Charlie Barber '60,
The High Plains Reader, Fargo, ND, January 29, 2015.
Reprinted by permission of the author and The High Plains Reader
“Obama plans to veto Keystone legislation,”
– Bismarck Tribune, 1/7/15
“Congressional Republicans can stage as many high-profile votes on Keystone XL as they like, but they can’t force Calgary-based TransCanada to build it…”
“Tougher regulations on tank cars and oil-by-rail make sense. But they are also unlikely to significantly slow the trend. Oil producers in Canada (as well as those in North Dakota) have grown accustomed to shipping their product by rail as it gives them more marketing options that those that are available with a single pipeline like Keystone XL…”– Robert Bryce, The Daily Beast, 11/19/14
“We Have the Best Congress Money Can Buy.”
– Will Rogers
As I filled up my gas tank yesterday in Mandan at the usual rock bottom prices of the past few months, and watched myriad BNSF oil tankers rumble by, it occurred to me how nonsensical it was for the first major legislation touted by the new Republican majority in Congress to be for the Keystone XL pipeline – a vehicle for Tar Sands bitumen, not just one of the dirtiest, but also the least cost effective of fossil fuels in the market place.

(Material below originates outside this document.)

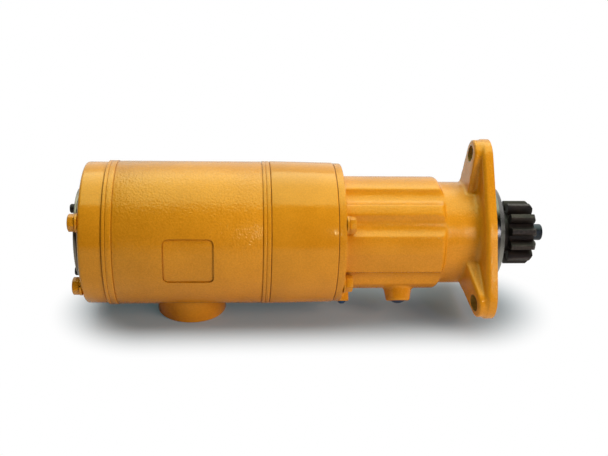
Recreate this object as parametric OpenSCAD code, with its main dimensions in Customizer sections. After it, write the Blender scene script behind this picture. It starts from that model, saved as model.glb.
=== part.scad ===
// Air starter motor: a vane motor with a planetary gear, and a pinion that slides out to meet a ring gear.
// The origin is the centre of the mounting flange's front face. +X runs along the shaft towards the pinion,
// +Z is up, and the air inlet looks down. Angles around the shaft are clock angles: 0 is up, 90 is the side
// of the motor with the square panel (-Y), 180 is down.

/* [Mounting flange] */
// Bolt circle of the three mounting holes
bolt_circle = 146.05; // [142:0.05:152]
// Diameter of each mounting hole
mount_hole_d = 13.5; // [11:0.25:16]
// Thickness of the flange plate
flange_t = 9; // [7:0.5:12]
// Radius of the flange plate between its lobes
flange_r = 57.5; // [55:0.5:60]
// Radius of the rounding of each lobe
lobe_r = 20; // [18:0.5:23]
// How far the centre of a lobe's rounding lies inside the bolt circle
lobe_inset = 8; // [6:0.5:10]
// Width of the rib behind each lobe, at the neck
rib_w = 30; // [29:0.5:34]
// Width of the rib round the mounting hole
rib_tip_w = 26; // [25:0.5:27.5]
// How far the rib stays inside the lobe's round end
rib_step = 0.5; // [0.3:0.1:1]
// Height of the rib's boss over the back of the plate
rib_boss_h = 5; // [3:0.5:7]
// Height of the rib over the back of the plate where it meets the neck
rib_root_h = 11.5; // [9:0.5:15]

/* [Pilot and nose] */
// Diameter of the pilot that centres the starter on its engine
pilot_d = 92.08; // [88:0.02:96]
// How far the pilot stands out of the flange face
pilot_h = 12; // [10:0.5:15]
// Length of the pilot's full diameter
pilot_straight = 6.5; // [4:0.5:9]
// Diameter of the pilot's front edge
pilot_nose_d = 80; // [76:0.5:86]
// Diameter of the pilot ring's tail, which sits in the drive housing
pilot_tail_d = 84; // [80:0.5:86]
// Length of the pilot ring's tail
pilot_tail = 8; // [6:0.5:10]
// Diameter of the shaft seal
seal_d = 52; // [46:0.5:58]
// Width of the shaft seal
seal_w = 7; // [5:0.5:9]

/* [Drive housing] */
// Length from the flange face to the rear face
drive_len = 130.7; // [124:0.1:140]
// Thickness of the rear flange of the housing
rear_flange_t = 6.7; // [5.5:0.1:9]
// Diameter of the rear flange of the housing
rear_flange_d = 119.6; // [118:0.2:122]
// Diameter of the round body
body_d = 98; // [96:0.5:100]
// Distance from the flange face to the body's rounded shoulder
shoulder_x = 39.6; // [36:0.2:44]
// Radius of the body's shoulder
shoulder_r = 4.2; // [3:0.1:4.6]
// Diameter of the neck behind the mounting flange
neck_d = 88.7; // [86:0.1:90]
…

It costs $85. a barrel to put out Tar Sands bitumen in Alberta, and another $15. to transport that extra heavy stuff, while the Saudis are pumping out petroleum at $10. a barrel. Bakken sweet crude, at $55. a barrel, is far cheaper to produce than petroleum from Canadian Tar Sands. With only the Mandan, ND and Billings, MT refineries in local play, delays in building pipelines like the [Saddle Butte] Enbridge from the Bakken to Minnesota [see HPR, 2/27/12; Bismarck Tribune, 1/11/15] have kept transportation costs higher than they needed to be, but, as the billboard ad in Bismarck says, it is “U.S. Oil From U.S. Soil.”

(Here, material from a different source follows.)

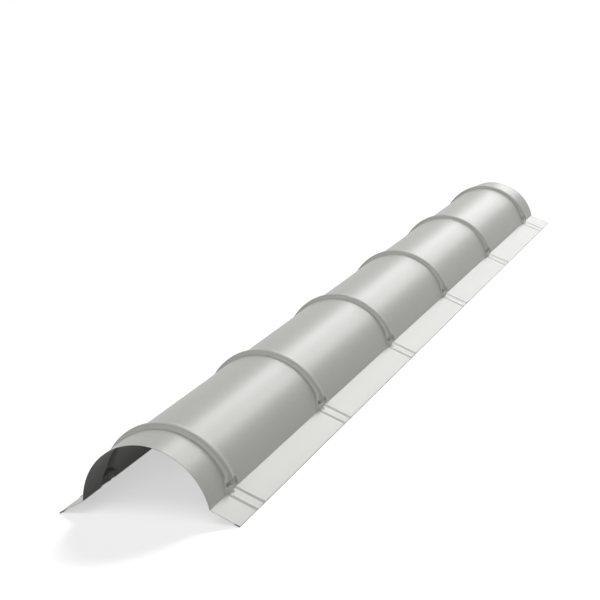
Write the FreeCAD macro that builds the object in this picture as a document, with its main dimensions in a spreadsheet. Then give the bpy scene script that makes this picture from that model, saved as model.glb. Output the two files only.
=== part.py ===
import FreeCAD, Part

# Half-round roof ridge cap, roll-formed from one strip of coated sheet steel.
#
# A half-round arch carries a row of round stiffening beads that run over it.
# A flange leaves each foot of the arch at a sharp crease, slopes down and outward
# with the roof, and ends in a hem folded back under it.
# Where the strip was bent at the crease, the end of each bead is pinched in and
# dented, and a splayed foot carries it down onto the flange. Two narrow pleats run
# on from there across the flange and its hem.
#
# Millimetres, +Z up, +Y along the ridge. The origin is the middle of the floor
# rectangle that the cap stands on. The sketches use the arch's own axis as the
# Y axis, and the finished cap is lifted from there onto its hems.

import math
import os

import Sketcher
from FreeCAD import Placement, Rotation, Vector

SIZES = {
    "cap_length": 2000.0,
    "arch_radius": 110.0,
    "sheet": 0.5,
    "crease_angle": 83.0,
    "fall_angle": 25.5,
    "flange_width": 52.0,
    "hem_return": 10.0,
    "hem_gap": 0.8,
    "first_bead": 77.0,
    "bead_pitch": 367.0,
    "end_margin": 60.0,
    "bead_width": 28.0,
    "bead_height": 8.0,
    "crown_radius": 11.0,
    "pinch_rise": 10.5,
    "pinch_length": 7.0,
    "pinch_width": 30.0,
    "dent_depth": 2.0,
    "dent_length": 6.0,
    "splay_rise": 18.0,
    "splay_height": 3.0,
    "splay_width": 10.0,
    "splay_flank_angle": 60.0,
    "sole_width": 30.0,
    "sole_bulge": 5.0,
    "pleat_spacing": 27.0,
    "pleat_width": 9.0,
    "pleat_height": 2.5,
}

# How far the raw forms run past the crease, and into and past each other.
OUTER_OVERRUN_ANGLE = 6.0
INNER_OVERRUN_ANGLE = 12.0
FLANGE_OVERRUN = 4.0
SPLAY_OVERRUN = 8.0
TRIM_REACH = 20.0
TRIM_DEPTH = 20.0
ROOT_DEPTH = 5.0

# A placement keeps its axis on this angle until its expression sets the real one.
FIRST_ANGLE = 1.0

# How a sketch numbers its own axes, and the points of an edge.
VERTICAL_AXIS, SKETCH_ORIGIN = range(-2, 0)
START, END, CENTRE = range(1, 4)

FRONT_END = "(-1 * sizes.cap_length / 2)"
BACK_END = "(sizes.cap_length / 2)"
FIRST_BEAD_AT = "(sizes.first_bead - sizes.cap_length / 2)"
BEAD_GAPS = "floor((sizes.cap_length - sizes.first_bead - sizes.end_margin) / sizes.bead_pitch)"
HEM_RADIUS = "(sizes.sheet + sizes.hem_gap / 2)"
CREASE = "(sizes.crease_angle * 1deg)"
FALL = "(sizes.fall_angle * 1deg)"
ARCH_AXIS_HEIGHT = (
    f"((sizes.flange_width - {HEM_RADIUS}) * sin({FALL}) + {HEM_RADIUS} * (1 + cos({FALL}))"
    f" - sizes.arch_radius * cos({CREASE}))"
)
HALF_BEAD = "(sizes.bead_width / 2)"
CROWN_CENTRE = "(sizes.arch_radius + sizes.bead_height - sizes.crown_radius)"
CROWN_DROP = "(sizes.crown_radius - sizes.bead_height)"
BEAD_FLANK = (
    f"(90deg - atan({CROWN_DROP} / {HALF_BEAD}) - acos(sizes.crown_radius / hypot({CROWN_DROP}; {HALF_BEAD})))"
)
PINCH_ANGLE = "(sizes.crease_angle - sizes.pinch_rise / sizes.arch_radius * 180 / pi)"
SPLAY_FLANK = "(sizes.splay_flank_angle * 1deg)"
PLEAT_AT = "(sizes.pleat_spacing / 2)"
PLEAT_INSIDE = "((sizes.pleat_spacing - sizes.pleat_width) / 2)"
PLEAT_OUTSIDE = "((sizes.pleat_spacing + sizes.pleat_width) / 2)"


def make_size_sheet(doc):
    """Put the driving dimensions into a spreadsheet, one alias for each size."""
    sheet = doc.addObject("Spreadsheet::Sheet", "sizes")
    for row, (alias, value) in enumerate(SIZES.items(), start=1):
        sheet.set(f"A{row}", alias)
        sheet.set(f"B{row}", str(value))
        sheet.setAlias(f"B{row}", alias)
    doc.recompute()


def worked_out(doc, expression):
    """Work out an expression of the sheet's sizes, for a sketch's first guess."""
    return float(doc.getObject("sizes").evalExpression(expression))


def origin_feature(body, role):
    """Return the origin plane or axis of the body that has this role."""
    return next(item for item in body.Origin.OriginFeatures if item.Role == role)


def make_body(doc, name):
    """Add a body that may hold separate lumps while its runs are being filled in."""
    body = doc.addObject("PartDesign::Body", name)
    body.AllowCompound = True
    return body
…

With the Enbridge line in place from the Bakken to Great Lakes refineries, and with shorter, traditional routes from Alberta to Vancouver, B.C. producing 20+ barges laden with petroleum for world markets leaving through Puget Sound every day, everyone in the oil industry, large or small, knows that the Keystone XL is a bad economic bargain. Every legislature in oil producing states knows this as well. There is no need for it.

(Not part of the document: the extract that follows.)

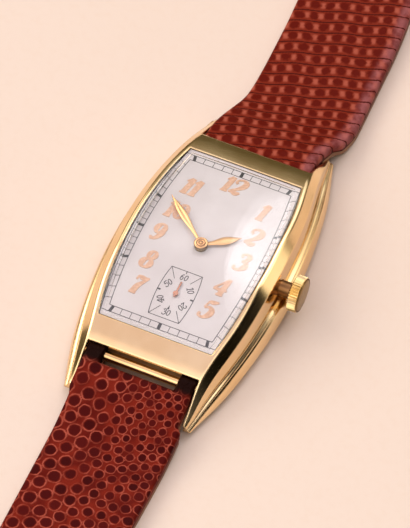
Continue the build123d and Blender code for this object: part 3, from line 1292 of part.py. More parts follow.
def spring_bar_pin(side, end):
    inner = GAP_HALF - BAR_END_GAP - BAR_PIN_INSIDE
    outer = GAP_HALF + BAR_PIN_REACH
    x_range = sorted((end * inner, end * outer))
    return rod(BAR_PIN_RADIUS, x_range[0], x_range[1], side * BAR_Y, BAR_HEIGHT)


def strap_side_edges(length, rise):
    """Side outline of a strap that starts at +Y: its upper run, end, underside and loop round the bar."""
    end_y = BAR_Y + length
    loop_top = (0, BAR_Y, BAR_HEIGHT + STRAP_LOOP_RADIUS)
    loop_base = (0, BAR_Y, BAR_HEIGHT - STRAP_LOOP_RADIUS)
    loop = ThreePointArc(loop_base, (0, BAR_Y - STRAP_LOOP_RADIUS, BAR_HEIGHT), loop_top)
    end = Line((0, end_y, rise + STRAP_THICKNESS), (0, end_y, rise))
    return upper_run(length, rise) + [end] + under_run(length, rise, 0) + [loop]


def upper_run(length, rise):
    """The strap's upper side from the bar to its end."""
    flat_y = BAR_Y + STRAP_DROP_LENGTH
    end_y = BAR_Y + length
    top = STRAP_THICKNESS
    level = (0, 1, 0)
    loop_top = BAR_HEIGHT + STRAP_LOOP_RADIUS
    edges = [Spline((0, BAR_Y, loop_top), (0, flat_y, top), tangents=[level, level])]
    if rise > 0:
        rise_y = end_y - STRAP_RISE_START
        risen_y = rise_y + STRAP_RISE_LENGTH
        edges.append(Line((0, flat_y, top), (0, rise_y, top)))
        edges.append(Spline((0, rise_y, top), (0, risen_y, rise + top), tangents=[level, level]))
        edges.append(Line((0, risen_y, rise + top), (0, end_y, rise + top)))
    else:
        edges.append(Line((0, flat_y, top), (0, end_y, top)))
    return edges


def under_run(length, rise, lift):
    """The strap's underside from its end back to the bar, lifted by a height."""
    flat_y = BAR_Y + STRAP_DROP_LENGTH
    end_y = BAR_Y + length
    back = (0, -1, 0)
    edges = []
    if rise > 0:
        rise_y = end_y - STRAP_RISE_START
        risen_y = rise_y + STRAP_RISE_LENGTH
        edges.append(Line((0, end_y, rise + lift), (0, risen_y, rise + lift)))
        edges.append(Spline((0, risen_y, rise + lift), (0, rise_y, lift), tangents=[back, back]))
        edges.append(Line((0, rise_y, lift), (0, flat_y, lift)))
    else:
        edges.append(Line((0, end_y, lift), (0, flat_y, lift)))
    loop_base = BAR_HEIGHT - STRAP_LOOP_RADIUS + lift
    edges.append(Spline((0, flat_y, lift), (0, BAR_Y, loop_base), tangents=[back, back]))
    return edges


def lining_side_edges(length, rise):
    """Side outline of the lining, which follows the strap's underside."""
    end_y = BAR_Y + length
    loop_base = BAR_HEIGHT - STRAP_LOOP_RADIUS
    end = Line((0, end_y, rise + LINING_THICKNESS), (0, end_y, rise))
    start = Line((0, BAR_Y, loop_base), (0, BAR_Y, loop_base + LINING_THICKNESS))
    return under_run(length, rise, 0) + [start] + under_run(length, rise, LINING_THICKNESS) + [end]


def strap_plan(length, end_width):
    """Plan outline of a strap: between the lugs, shoulder, taper and end."""
    lug = STRAP_LUG_HALF_WIDTH
    shoulder = STRAP_SHOULDER_WIDTH / 2
    end = end_width / 2
    start_y = BAR_Y - STRAP_LOOP_RADIUS - OVERRUN
    shoulder_y = LUG_HALF_SPAN + STRAP_SHOULDER_GAP
    end_y = BAR_Y + length + OVERRUN
    right = [(lug, start_y), (lug, shoulder_y), (shoulder, shoulder_y + STRAP_SHOULDER_RUN), (end, end_y)]
    left = [(-x, y) for x, y in reversed(right)]
    return Polygon(*(right + left), align=None)


def strap_blank(length, end_width, rise):
    profile = side_prism(strap_side_edges(length, rise), STRAP_SHOULDER_WIDTH)
    plan = Pos(0, 0, -OVERRUN) * extrude(strap_plan(length, end_width), BEZEL_TOP + OVERRUN)
    strap = profile & plan
    return strap - rod(STRAP_LOOP_BORE, -GAP_HALF, GAP_HALF, BAR_Y, BAR_HEIGHT)


def strap_12_whole():
    strap = strap_blank(STRAP_12_LENGTH, STRAP_12_END_WIDTH, STRAP_RISE)
    half = STRAP_12_END_WIDTH / 2
    strap -= block((-half * 2, half * 2), (BUCKLE_Y, BUCKLE_Y + OVERRUN * 2), (-OVERRUN, BEZEL_TOP))
    strap += rod(BUCKLE_LOOP_RADIUS, -half, half, BUCKLE_Y, BUCKLE_BAR_HEIGHT)
    strap -= rod(BUCKLE_LOOP_BORE, -half * 2, half * 2, BUCKLE_Y, BUCKLE_BAR_HEIGHT)
    slot = BUCKLE_SLOT_WIDTH / 2
    slot_y = (BUCKLE_Y - BUCKLE_SLOT_DEPTH, BUCKLE_Y + BUCKLE_LOOP_RADIUS + OVERRUN)
    return strap - block((-slot, slot), slot_y, (-OVERRUN, BEZEL_TOP))


def pointed_end(length, end_width):
    """Plan outline that keeps the strap and rounds its free end to a blunt point."""
    half = end_width
    tip_y = BAR_Y + length
    start_y = tip_y - STRAP_POINT_LENGTH
    edge = end_width / 2
    sides = [(edge * 2, 0), (edge * 2, start_y), (edge, start_y)]
    right = Spline((edge, start_y), (STRAP_POINT_HALF_WIDTH, tip_y), tangents=[(0, 1), (-1, 0)])
    cap = Line((STRAP_POINT_HALF_WIDTH, tip_y), (-STRAP_POINT_HALF_WIDTH, tip_y))
    left = Spline((-STRAP_POINT_HALF_WIDTH, tip_y), (-edge, start_y), tangents=[(-1, 0), (0, -1)])
    base = [
        Line((-edge, start_y), (-half, start_y)),
        Line((-half, start_y), (-half, 0)),
        Line((-half, 0), sides[0]),
        Line(sides[0], sides[1]),
        Line(sides[1], sides[2]),
    ]
    return Face(Wire([right, cap, left] + base))


def strap_6_whole():
    strap = strap_blank(STRAP_6_LENGTH, STRAP_6_END_WIDTH, 0)
    notch = STRAP_NOTCH_WIDTH / 2
    notch_y = (BAR_Y - STRAP_LOOP_RADIUS - OVERRUN, BAR_Y + STRAP_NOTCH_DEPTH)
    strap -= block((-notch, notch), notch_y, (0, BEZEL_TOP))
    keep = Pos(0, 0, -OVERRUN) * extrude(pointed_end(STRAP_6_LENGTH, STRAP_6_END_WIDTH), BEZEL_TOP + OVERRUN)
    strap &= keep
    end_y = BAR_Y + STRAP_6_LENGTH
    for step in range(STRAP_HOLES):
        hole_y = end_y - STRAP_HOLE_END - step * STRAP_HOLE_PITCH
        strap -= disc(STRAP_HOLE_RADIUS, -OVERRUN, BEZEL_TOP, (0, hole_y))
    return strap


def lining_cut(length, rise):
    return side_prism(lining_side_edges(length, rise), STRAP_SHOULDER_WIDTH)


def strap_12():
    return strap_12_whole() - lining_cut(STRAP_12_LENGTH, STRAP_RISE)


def strap_12_lining():
    return strap_12_whole() & lining_cut(STRAP_12_LENGTH, STRAP_RISE)


def strap_6():
    return Rot(0, 0, 180) * (strap_6_whole() - lining_cut(STRAP_6_LENGTH, 0))


def strap_6_lining():
    return Rot(0, 0, 180) * (strap_6_whole() & lining_cut(STRAP_6_LENGTH, 0))


def buckle_frame():
    outer_half = BUCKLE_HALF_OPENING + BUCKLE_ARM_WIDTH
    inner_reach = BUCKLE_REACH - BUCKLE_RAIL_WIDTH
    depth = BUCKLE_REACH + BUCKLE_HEEL
    outline = Pos(0, BUCKLE_Y - BUCKLE_HEEL + depth / 2) * Rectangle(2 * outer_half, depth)
    frame = extrude(outline, BUCKLE_THICKNESS)
    corners = frame.edges().filter_by(Axis.Z).group_by(Axis.Y)[-1]
    frame = fillet(corners, BUCKLE_ROUND)
    frame = fillet(frame.faces().sort_by(Axis.Z)[-1].edges(), BUCKLE_EDGE_ROUND)
    bottom = BUCKLE_BAR_HEIGHT - BUCKLE_THICKNESS / 2
    frame = Pos(0, 0, bottom) * frame
    y_range = (BUCKLE_Y - BUCKLE_HEEL - OVERRUN, BUCKLE_Y + inner_reach)
    z_range = (bottom - OVERRUN, bottom + BUCKLE_THICKNESS + OVERRUN)
    frame -= block((-BUCKLE_HALF_OPENING, BUCKLE_HALF_OPENING), y_range, z_range)
    bar_reach = BUCKLE_HALF_OPENING + BUCKLE_ARM_WIDTH
    return frame - rod(BUCKLE_BAR_RADIUS, -bar_reach, bar_reach, BUCKLE_Y, BUCKLE_BAR_HEIGHT)


def buckle_bar():
    reach = BUCKLE_HALF_OPENING + BUCKLE_ARM_WIDTH
    return rod(BUCKLE_BAR_RADIUS, -reach, reach, BUCKLE_Y, BUCKLE_BAR_HEIGHT)


def buckle_tongue():
    half = TONGUE_WIDTH / 2
    rail_top = BUCKLE_BAR_HEIGHT + BUCKLE_THICKNESS / 2
    finger_base = rail_top + TONGUE_CLEARANCE
    finger_end = BUCKLE_Y + BUCKLE_REACH + TONGUE_OVERHANG - BUCKLE_RAIL_WIDTH / 2
    tongue = rod(TONGUE_LOOP_RADIUS, -half, half, BUCKLE_Y, BUCKLE_BAR_HEIGHT)
    finger = block((-half, half), (BUCKLE_Y, finger_end), (finger_base, finger_base + TONGUE_THICKNESS))
    web = block((-half, half), (BUCKLE_Y, BUCKLE_Y + TONGUE_LOOP_RADIUS), (BUCKLE_BAR_HEIGHT, finger_base))
    tongue = tongue + web + finger
    bore = BUCKLE_BAR_RADIUS + TONGUE_CLEARANCE
    return tongue - rod(bore, -TONGUE_WIDTH, TONGUE_WIDTH, BUCKLE_Y, BUCKLE_BAR_HEIGHT)


def keeper(inboard, side_clearance):
    """A leather band near the buckle, with room over the strap for the other strap's end."""
    end_y = BUCKLE_Y - inboard
    start_y = end_y - KEEPER_LENGTH
    shoulder_y = LUG_HALF_SPAN + STRAP_SHOULDER_GAP + STRAP_SHOULDER_RUN
    taper = (STRAP_SHOULDER_WIDTH - STRAP_12_END_WIDTH) / 2 / (BUCKLE_Y + OVERRUN - shoulder_y)
    strap_half = STRAP_12_END_WIDTH / 2 + taper * (BUCKLE_Y + OVERRUN - start_y)
    inner_half = strap_half + side_clearance
    outer_half = inner_half + KEEPER_WALL
    inner_z = (STRAP_RISE - KEEPER_CLEARANCE, STRAP_RISE + 2 * STRAP_THICKNESS + KEEPER_CLEARANCE)
    outer_z = (inner_z[0] - KEEPER_WALL, inner_z[1] + KEEPER_WALL)
    band = block((-outer_half, outer_half), (start_y, end_y), outer_z)
    band = fillet(band.edges().filter_by(Axis.Y), KEEPER_WALL / 2)
    return band - block((-inner_half, inner_half), (start_y - OVERRUN, end_y + OVERRUN), inner_z)


PARTS = {
    "case_body": case_body,
    "case_back": case_back,
    "crystal": crystal,
    "crown_tube": crown_tube,
    "dial": dial,
    "dial_screws": dial_screws,
    "main_plate": main_plate,
    "movement_clamps": movement_clamps,
    "clamp_screws": clamp_screws,
    "barrel_bridge": barrel_bridge,
    "train_bridge": train_bridge,
    "balance_cock": balance_cock,
    "bridge_screws": bridge_screws,
    "jewels": jewels,
    "barrel_drum": barrel_drum,
    "barrel_cover": barrel_cover,
    "barrel_arbor": barrel_arbor,
    "mainspring": mainspring,
    "ratchet_wheel": ratchet_wheel,
    "ratchet_screw": ratchet_screw,
    "crown_wheel": crown_wheel,
    "crown_wheel_screw": crown_wheel_screw,
    "click": click,
    "click_spring": click_spring,
    "centre_wheel": centre_wheel,
    "third_wheel": third_wheel,
    "fourth_wheel": fourth_wheel,
    "escape_wheel": escape_wheel,
    "pallet_fork": pallet_fork,
    "balance_wheel": balance_wheel,
    "hairspring": hairspring,
    "cannon_pinion": cannon_pinion,
    "minute_wheel": minute_wheel,
    "minute_stud": minute_stud,
    "hour_wheel": hour_wheel,
    "hour_hand": hour_hand,
    "minute_hand": minute_hand,
    "seconds_hand": seconds_hand,
    "winding_stem": winding_stem,
    "winding_pinion": winding_pinion,
    "clutch_wheel": clutch_wheel,
    "crown": crown,
    "setting_lever": setting_lever,
    "yoke": yoke,
    "spring_bar_12": lambda: spring_bar(1),
    "spring_bar_12_pin_left": lambda: spring_bar_pin(1, -1),
    "spring_bar_12_pin_right": lambda: spring_bar_pin(1, 1),
    "spring_bar_6": lambda: spring_bar(-1),
    "spring_bar_6_pin_left": lambda: spring_bar_pin(-1, -1),
    "spring_bar_6_pin_right": lambda: spring_bar_pin(-1, 1),
    "strap_12": strap_12,
    "strap_12_lining": strap_12_lining,
    "strap_6": strap_6,
    "strap_6_lining": strap_6_lining,
    "buckle_frame": buckle_frame,
    "buckle_bar": buckle_bar,
    "buckle_tongue": buckle_tongue,
    "fixed_keeper": lambda: keeper(FIXED_KEEPER_INBOARD, KEEPER_CLEARANCE),
    "free_keeper": lambda: keeper(FREE_KEEPER_INBOARD, FREE_KEEPER_CLEARANCE),
}

os.makedirs("parts", exist_ok=True)
for name, make in PARTS.items():
    export_step(make(), f"parts/{name}.step")
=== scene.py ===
import math
import random
from collections import namedtuple

import bpy
import numpy as np
from mathutils import Matrix, Vector, kdtree


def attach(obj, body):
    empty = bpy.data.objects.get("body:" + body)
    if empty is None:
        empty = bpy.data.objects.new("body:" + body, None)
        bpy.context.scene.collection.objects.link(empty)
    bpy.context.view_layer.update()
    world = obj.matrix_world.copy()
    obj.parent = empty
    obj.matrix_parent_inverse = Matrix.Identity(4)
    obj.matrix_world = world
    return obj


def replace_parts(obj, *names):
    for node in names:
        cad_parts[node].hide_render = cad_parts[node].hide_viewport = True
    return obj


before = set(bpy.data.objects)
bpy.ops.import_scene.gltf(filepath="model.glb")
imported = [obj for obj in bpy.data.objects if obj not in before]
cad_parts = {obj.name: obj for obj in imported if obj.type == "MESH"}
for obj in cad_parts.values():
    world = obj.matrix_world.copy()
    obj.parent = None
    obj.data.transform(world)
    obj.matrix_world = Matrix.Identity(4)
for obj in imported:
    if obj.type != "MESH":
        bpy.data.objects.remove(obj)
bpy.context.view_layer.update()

# Lengths are in millimetres up to the line that writes a mesh, which turns them into metres.
MM = 0.001

# The camera, fitted to points of the photograph
PHOTO_HEIGHT = 528
SENSOR = 36.0
PIXELS_PER_MM = 8.404
CAMERA_AZIMUTH, CAMERA_ELEVATION, CAMERA_DISTANCE = 24.12, 54.91, 551.4
CAMERA_TARGET = (1.406, -1.967)
CLIP_START, CLIP_END = 0.01, 20.0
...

Cleaner fuels within and without the fossil fuel industry are also becoming the rage among some of the largest corporations. Electricity through conversion of natural gas through tax breaks, rather than burning it off through tax avoidance, has also caught the imagination of big players here in North Dakota like MDU and Basin Electric.
Toyota is heading away from fossil fuels altogether by making available thousands of hydrogen fuel cell patents, royalty free, for cars ready to launch between 2015 and 2020 which will emit only H20 from their tail pipes. And wind, solar, geo-thermal and other non-fossil fuel sources of electricity, heating and cooling are beginning to show their profitability as well as their utility.
As for the U.S. Congress, House Speaker John Boehner [R-OH] and Senate Majority Leader Mitch McConnell [R-KY] are not pushing the Keystone pipeline because of its economic value to the United States, Canada, China, or even big corporations behind it, but simply to demonstrate they are willing to do the political bidding of Big Oil, regardless of the consequences. For all his insincere posturing about “lack of bi-partisanship” from the White House in 2015, Senator McConnell, a chief barrier to bi-partisanship from 2009-2014, is on to something. Big Oil has been wholly bipartisan in their intimidation of Congress, owing to obscenely large campaign contributions, often obscured by the twisted logic of “Citizens United,” and doled out or withheld pending the cooperation or non cooperation of the politician in question.
As for Canada, the Province of British Columbia has shown the kind of gumption vis-a-vis Big Oil that has been missing in North Dakota or the U.S. Congress. They have banned the use of pipelines now used for liquefied natural gas from being converted to transport oil sands crude from Alberta to international markets from Puget Sound. Why can’t we in the U.S. show as much sense as the Canadians?
Of course, what doesn’t make sense economically, sometimes makes perfect political sense. There is the possibility that Speaker Boehner and Majority Leader McConnell already know that the Keystone XL is dead in the water for economic reasons; that even if they should succeed in overriding President Obama’s threatened veto, the thing will not be profitable. Instead, they are just trying to show the Big Oil boys that the Republican Party is the best place to drill for Presidential and Congressional “oil” in 2016.